The Memorial Brumadinho, opened to the public in 2025, is a spatial response to one of Brazil’s most devastating humanitarian and environmental tragedies. Located in Brumadinho, Minas Gerais, the memorial commemorates the 272 lives lost following the collapse of the Córrego do Feijão Mine dam on January 25, 2019, owned by Vale S.A.. Six years after the release of 12 million cubic meters of mining waste mud that affected 26 municipalities, the site asserts memory as an ethical obligation rather than a symbolic gesture.
LIGHTING DESIGN
Lighting plays a central role in shaping this responsibility. Developed by Atiaîa Lighting Design, the project received the Architectural Lighting Design of the Year 2025 at the LIT Awards, recognizing its sensitive and rigorous approach to illumination as a spatial language of remembrance. Rather than dramatizing loss, the lighting design establishes a restrained atmosphere that supports reflection, presence, and collective acknowledgment.

The memorial is a sequence of carefully choreographed spaces, including an entrance pavilion, a grove, outdoor living areas, pathways leading to a sculpture-monument, a reflecting pool, and dedicated Memory and Testimony exhibition rooms. A protected space for the dignified storage of the victims’ corporeal segments anchors the project in respect and gravity. Architecture and interiors were developed by Gustavo Penna Arquiteto e Associados, with landscape design by Medra Paisagismo.
Within this framework, light operates as both guide and narrator. It illuminates poems, symbols, and architectural surfaces while allowing darkness to remain present where needed. Visitors encounter 272 ipê flowers, 272 stars reflected in the lake, described as lost “jewels,” a crystal cluster, and a sculpture that appears to weep over concrete walls infused with pigment derived from mining waste. Each element receives measured illumination that avoids spectacle, allowing meaning to surface through proximity and duration.

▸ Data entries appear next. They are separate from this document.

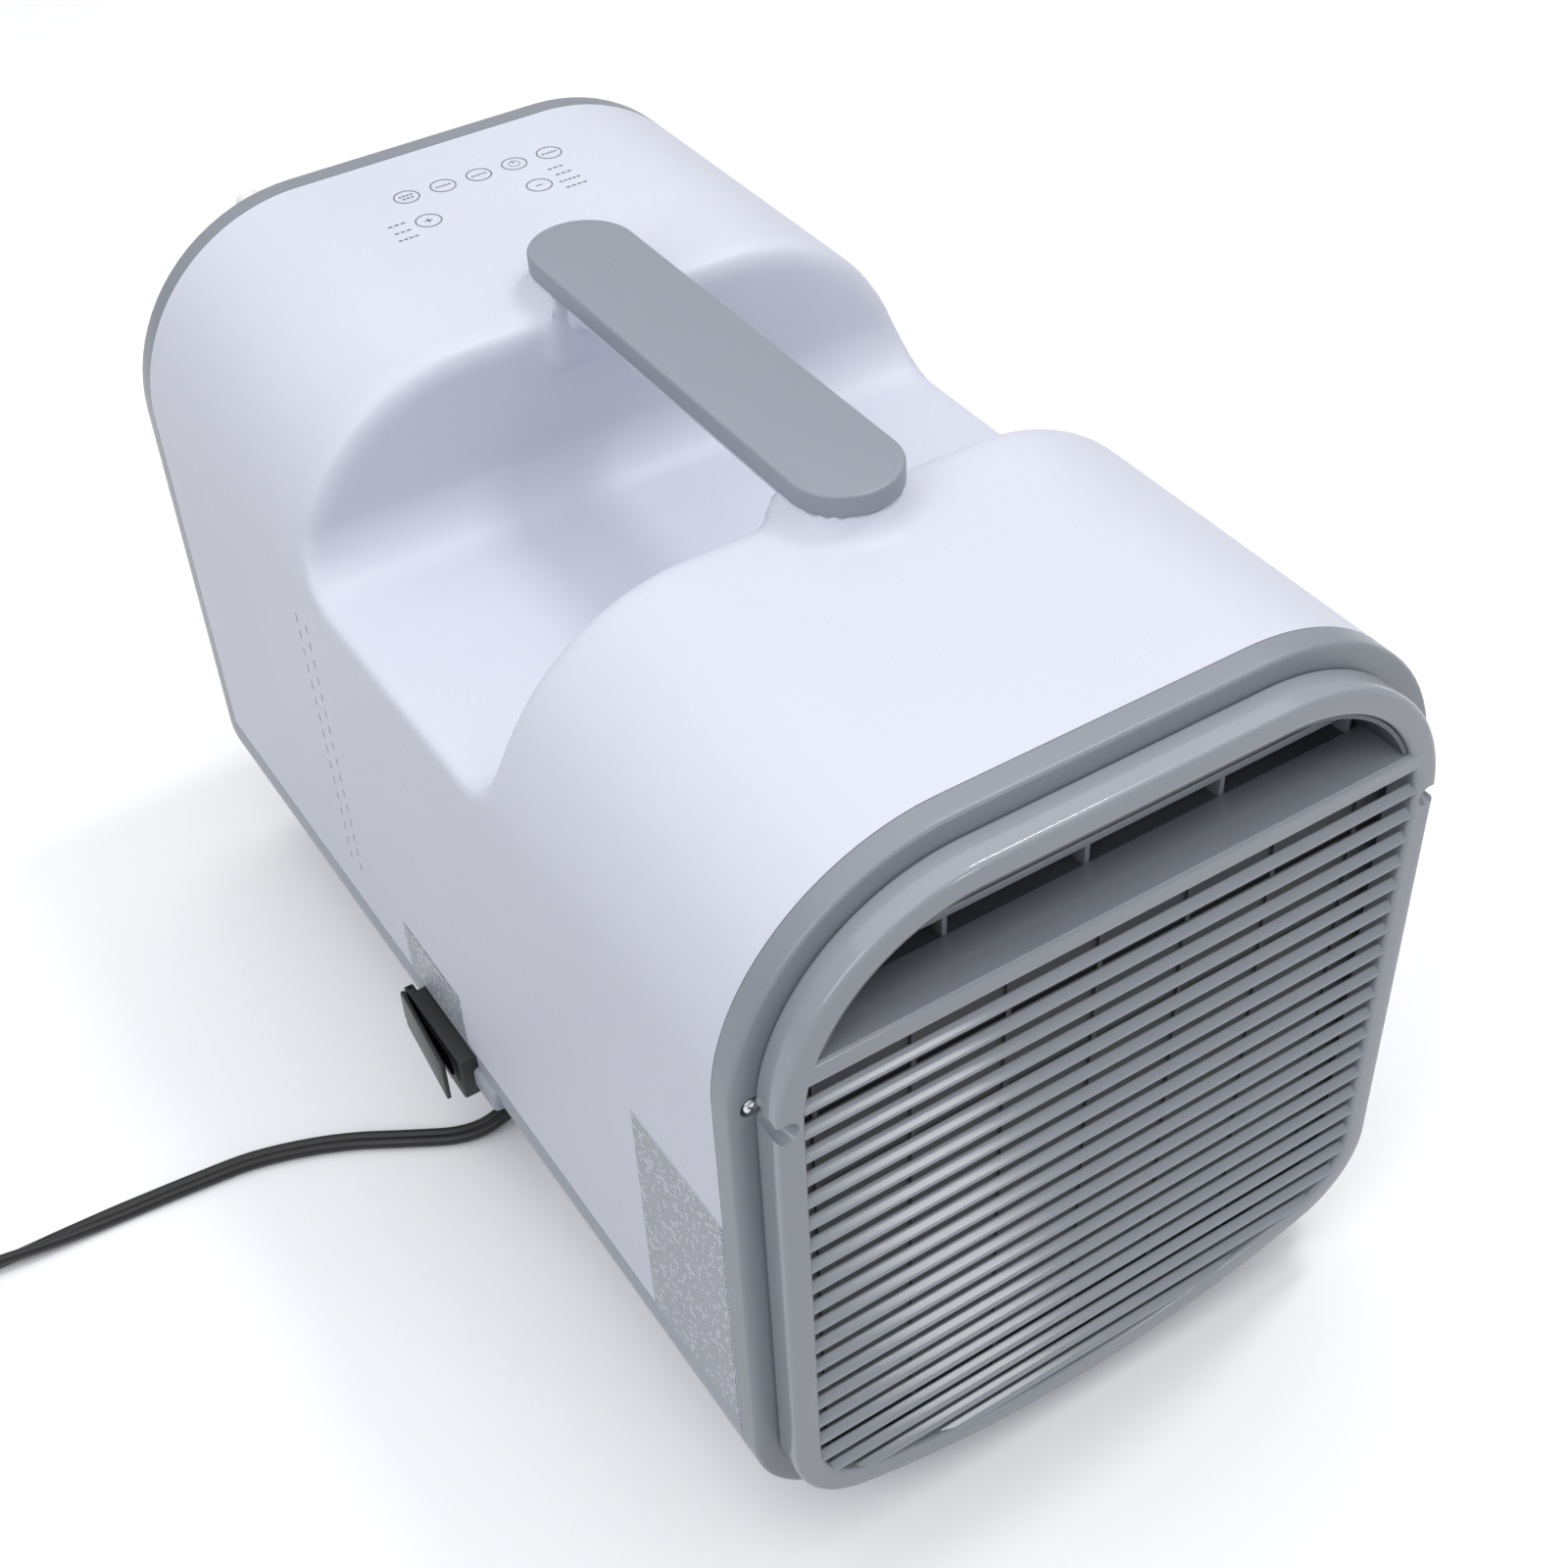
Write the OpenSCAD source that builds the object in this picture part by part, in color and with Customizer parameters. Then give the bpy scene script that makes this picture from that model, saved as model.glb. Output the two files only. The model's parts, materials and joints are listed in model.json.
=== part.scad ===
/* [Body] */
// Width of the body across its sides
body_w = 290; // [270:1:350]
// Length of the white shell from front ring to rear ring
shell_len = 475; // [440:1:570]
// Height of the shell from its lower edge to its top
shell_h = 262; // [240:1:310]
// Radius of the two upper long edges
corner_r = 85; // [70:1:100]
// Radius of the two lower long edges
belly_corner_r = 50; // [40:1:60]
// Radius of the bowed underside
belly_r = 354; // [320:1:420]
// Height of the straight side of the base tray under the shell
base_side = 5; // [3:1:12]
// Wall thickness of shell and tray
wall = 3; // [2.5:0.1:4]
// Gap between the underside and the floor
floor_gap = 8; // [7:0.5:14]

/* [Rings and panels] */
// Depth of the front and rear rings
ring_d = 10; // [8:0.5:14]
// Width of the ring face that shows round a panel
ring_face = 9; // [7:0.5:12]
// Depth of the front panel in front of its ring
panel_d = 14; // [12:0.5:20]
// Width of the plain rim round the front panel
rim_w = 10.5; // [9:0.5:16]
// Thickness of the panel's own walls
panel_t = 2.5; // [2:0.1:3.5]
// Height of the outlet's lower lip under the body's top
outlet_drop = 59.5; // [50:0.5:70]
// Plain strip between the outlet and the first louvre
strip_h = 9; // [5:0.5:12]
// Distance from one louvre to the next
louvre_pitch = 11.45; // [9:0.05:14]
// Thickness of a louvre blade
louvre_t = 1.8; // [1.4:0.1:2.4]
// Depth of a louvre blade from face to back
louvre_d = 9; // [6:0.5:12]
// Distance between the upright bars in the outlet
outlet_bar_pitch = 57; // [30:1:58]

/* [Hand space and handle] */
// Distance from the front ring to the hand space
scoop_front = 150; // [146:1:170]
// Length of the hand space
scoop_len = 161; // [150:1:193]
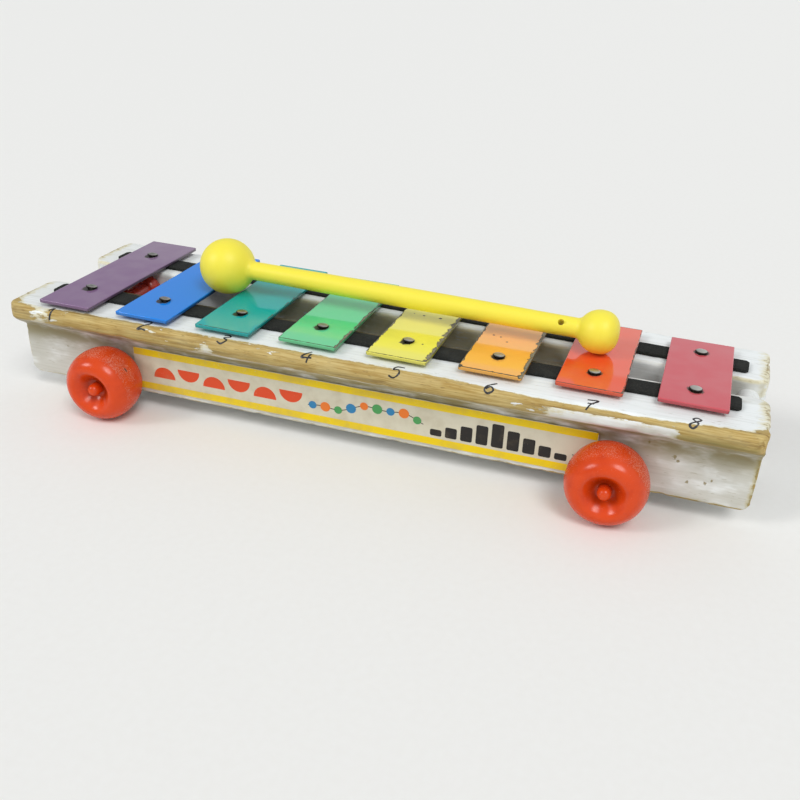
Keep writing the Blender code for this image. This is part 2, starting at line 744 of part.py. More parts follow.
def build_side(side, materials, shared_cutters):
    """Everything that is fixed to or turns on one rail."""
    name = "front" if side == FRONT else "back"
    frame = add_side_frame(side)
    build_rail(f"{name}_rail", side, frame, materials["paint"], shared_cutters)
    build_felt(f"{name}_felt", side, frame, materials["felt"])
    build_nails(f"{name}_nail", side, frame, materials["nail"])
    for end, x in axle_stations().items():
        build_wheel(f"{name}_{end}_wheel", side, x, frame, materials["wheel"])
        build_axle_pin(f"{name}_{end}_axle_pin", side, x, frame, materials["wheel"])
    if side == FRONT:
        build_label(frame, materials["label"])


def bar_colours():
    """Enamel colours of the bars from the wide end to the narrow end."""
    return [
        (0.27, 0.13, 0.30), (0.04, 0.23, 0.76), (0.01, 0.37, 0.29), (0.12, 0.70, 0.25),
        (0.88, 0.80, 0.07), (1.00, 0.43, 0.06), (0.86, 0.10, 0.03), (0.64, 0.11, 0.15),
    ]


def build_toy():
    """Build every piece of the toy."""
    clear_scene()
    new_collection(OBJECT_NAME)
    new_collection("cutters")
    materials = {
        "paint": make_material("white_paint", (0.77, 0.77, 0.74), 0.5),
        "felt": make_material("black_felt", (0.03, 0.03, 0.03), 0.95),
        "nail": make_material("nail_steel", (0.25, 0.24, 0.23), 0.4, 1.0),
        "wheel": make_material("red_plastic", (0.75, 0.07, 0.02), 0.3),
        "label": make_material("printed_paper", (0.80, 0.76, 0.62), 0.6),
        "mallet": make_material("yellow_plastic", (0.85, 0.72, 0.03), 0.35),
    }
    shared_cutters = {
        "foot_trim": add_cutter(foot_trim()),
        "dowel_seats": joined_cutter("dowel_seats", dowel_holes()),
    }
    for side in (FRONT, BACK):
        build_side(side, materials, shared_cutters)
    for index, colour in enumerate(bar_colours()):
        build_bar(index, make_material(f"bar_enamel_{index + 1}", colour, 0.3))
    build_dowel(materials["paint"])
    build_spool(materials["wheel"])
    build_mallet(materials["mallet"])
    bpy.context.view_layer.update()


build_toy()
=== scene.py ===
"""Looks of a pull-along toy xylophone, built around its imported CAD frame.

Lengths are in metres, in the frame of the CAD: +X towards the narrow end, +Y away from the labelled side and
+Z up. A rail's own frame is (station along it, distance out from its inner face, height over its foot).
"""

import logging
import math
from collections.abc import Callable, Sequence
from dataclasses import dataclass
from enum import Enum
from typing import NamedTuple

import bmesh
import bpy
from mathutils import Matrix, Vector, noise


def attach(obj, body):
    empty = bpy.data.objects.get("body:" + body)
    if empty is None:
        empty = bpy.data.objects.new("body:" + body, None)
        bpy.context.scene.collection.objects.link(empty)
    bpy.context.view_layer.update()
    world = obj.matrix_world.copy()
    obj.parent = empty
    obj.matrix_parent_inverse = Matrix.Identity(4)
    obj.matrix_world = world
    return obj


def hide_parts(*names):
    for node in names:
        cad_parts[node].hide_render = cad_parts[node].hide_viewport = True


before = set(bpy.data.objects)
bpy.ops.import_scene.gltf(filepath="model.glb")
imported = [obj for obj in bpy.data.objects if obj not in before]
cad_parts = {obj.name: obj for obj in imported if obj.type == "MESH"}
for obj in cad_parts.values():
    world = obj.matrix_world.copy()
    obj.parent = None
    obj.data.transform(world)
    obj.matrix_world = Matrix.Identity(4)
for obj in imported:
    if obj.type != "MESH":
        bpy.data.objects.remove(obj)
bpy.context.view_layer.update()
WELD = 2e-6
SHARP_ANGLE = math.radians(38)
SEAT_GAP = 0.0003
QUARTER_TURN = math.radians(90)
NEAR_SKIRT_PITS = (
    (0.1613, 0.0309, 0.0304, 0.0009), (0.1747, 0.0309, 0.0245, 0.0013), (0.1765, 0.0309, 0.0225, 0.001),
    (0.1828, 0.0309, 0.0113, 0.001), (0.1915, 0.0309, 0.0125, 0.001), (0.1945, 0.0309, 0.0145, 0.0008),
    (-0.1924, 0.0309, 0.0385, 0.001), (-0.1875, 0.0309, 0.022, 0.0007))
log = logging.getLogger("xylophone")

Colour = tuple[float, float, float, float]
Point = tuple[float, float]
Row = list[Vector]
Measure = Callable[[Vector], float]
Socket = bpy.types.NodeSocket


class Side(Enum):
    """The two long sides of the toy; the value is the sign of their Y."""

    FRONT = -1
    BACK = 1


class WheelEnd(Enum):
    """The two ends of the toy, by the spacing of its rails."""

    WIDE = "wide"
    NARROW = "narrow"


class HalfSize(NamedTuple):
    """Half of a plate's width, length and thickness."""

    x: float
    y: float
    z: float


class Kind(Enum):
    """Kinds of node: the type, its settings, the sockets fed in order, and the output taken."""

    MEASURE = ("Attribute", {}, (), "Fac")
    PLACE = ("Attribute", {"attribute_name": "place"}, (), "Vector")
    STRETCH = ("VectorMath", {"operation": "MULTIPLY"}, (0, 1), 0)
    DISTANCE = ("VectorMath", {"operation": "DISTANCE"}, (0, 1), "Value")
    LENGTH = ("VectorMath", {"operation": "LENGTH"}, (0,), "Value")
    SPLIT = ("SeparateXYZ", {}, (0,), 0)
    JOIN = ("CombineXYZ", {}, (0, 1, 2), 0)
    NOISE = ("TexNoise", {"noise_dimensions": "4D"}, ("Vector", "Scale", "Detail", "Roughness", "W"), 0)
    TIMES = ("Math", {"operation": "MULTIPLY"}, (0, 1), 0)
    TIMES_PLUS = ("Math", {"operation": "MULTIPLY_ADD"}, (0, 1, 2), 0)
    PLUS = ("Math", {"operation": "ADD"}, (0, 1), 0)
    MINUS = ("Math", {"operation": "SUBTRACT"}, (0, 1), 0)
    LARGER = ("Math", {"operation": "MAXIMUM"}, (0, 1), 0)
    UNSIGNED = ("Math", {"operation": "ABSOLUTE"}, (0,), 0)
    STEP = ("MapRange", {"interpolation_type": "SMOOTHSTEP"}, (0, 1, 2), 0)
    RAMP = ("MapRange", {"interpolation_type": "LINEAR"}, (0, 1, 2, 3, 4), 0)
    TINT = ("Mix", {"data_type": "RGBA"}, (0, 6, 7), 2)
    BALANCE = ("Mix", {"data_type": "FLOAT"}, (0, 2, 3), 0)
    BUMP = ("Bump", {}, ("Height", "Distance", "Strength", "Normal"), 0)
    SHADER = ("BsdfPrincipled", {}, (), 0)
    SURFACE = ("OutputMaterial", {}, ("Surface",), 0)
    COORDINATES = ("TexCoord", {}, (), "Object")
    RAYS = ("LightPath", {}, (), 0)
    SKY = ("Background", {}, ("Color", "Strength"), 0)
    WORLD = ("OutputWorld", {}, ("Surface",), 0)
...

The lighting design team, led by Mariana Novaes, approached the project as an immersive experience shaped by rhythm, contrast, and restraint. Light defines planes, establishes pauses, and structures transitions between brightness and shadow. It supports visitors as they move, stop, and reflect, shaping an environment that encourages emotional processing without instruction.
Beyond visibility, light becomes an instrument that acknowledges those who enter the memorial. It frames moments of stillness and directs attention without hierarchy, reinforcing the idea that memory here belongs to many voices. Specialized installations, including quartz crystals with fiber optics by Demian Quincke, further extend the relationship between material, light, and meaning.

Memorial Brumadinho positions itself as an act of resistance against oblivion. Through architecture, landscape, and an award-winning lighting strategy, the project insists on remembrance as an ongoing responsibility, one that confronts violence against people and environment while holding space for collective reflection, dignity, and accountability.